Here I used 3 classes for extraction (QC, blk and sample) so I have 3 corresponding columns generated in the variableMetadata. I have respectively 3, 3 and 6 samples in these groups. In Excel, I get have the number of NA for each ion and for each group with the calculation given in columns N, O and P. The total number per ion is thus the sum of these 3 "green" columns.

This can be easier than the CTRL+F for huge dataMatrix in Excel. You can also add some metrics as the % of NA based on these columns. Please note that you can also use Galaxy to have this computed by using the Intensity_check Galaxy module, available in the "Quality processing all" section in the tool panel, with a graphical representation as complement.
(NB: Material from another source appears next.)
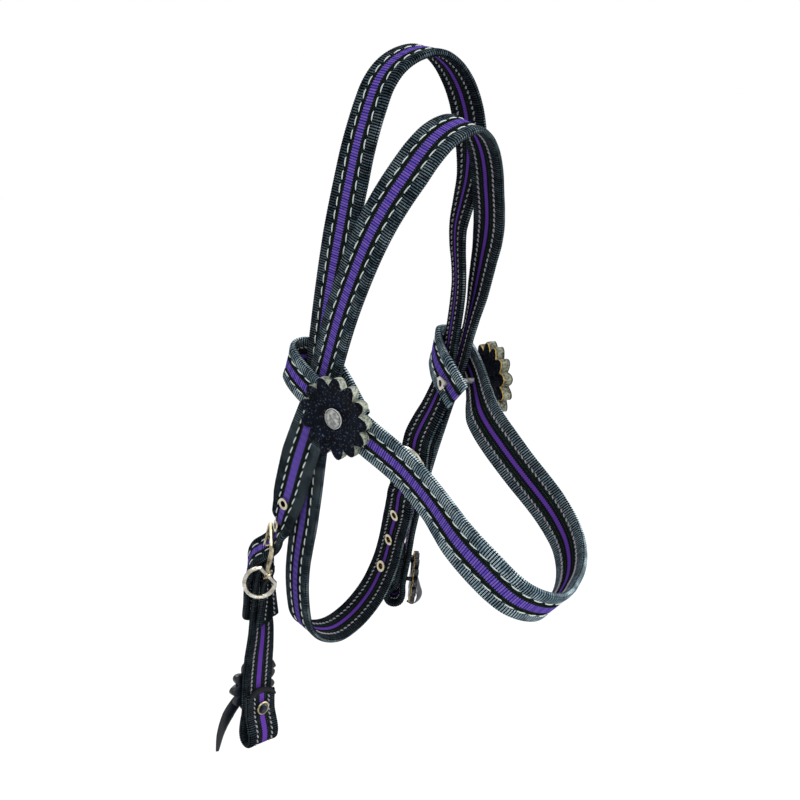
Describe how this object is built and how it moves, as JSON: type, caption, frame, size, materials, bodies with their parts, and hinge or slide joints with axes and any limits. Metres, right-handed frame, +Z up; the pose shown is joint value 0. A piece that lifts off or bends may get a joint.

Again, I do not know your project so my comment may not match your study design, but if you have that many NA in your data with good reason to keep all these ions in your dataset, it may be wise not to perform fillChromPeaks right away but first analyse your data with a "NA / not NA" point of view to have a better idea of what your are dealing with. Then, if your conclusion is that it is relevant to analyse all these ions in a more "quantitative" way, then consider trying to perform the fillChromPeaks. Trying to fill NA in a dataset where NA is the majority value is always risky and should be done with huge care.

Anyway, still waiting for a Galaxy guy to give us some light on what is possible regarding the runtime limit :slightly_smiling_face:

Mélanie

I was planning on filtering the NAs later on (present in 50% or even 75%) after this step and CAMERA. Though I doubt that CAMERA would run correctly if the fillpeaks step doesn't manage to finish processing in time.

The walltime by default is 24 hours.
We can increase it if you judge necessary!

I managed to fix the Fillpeaks part of the problem by drastically reducing the amount of lines I have but now CAMERA.annotate is the one posing a problem with exceeding run times. I'd greatly appreciate the time extension!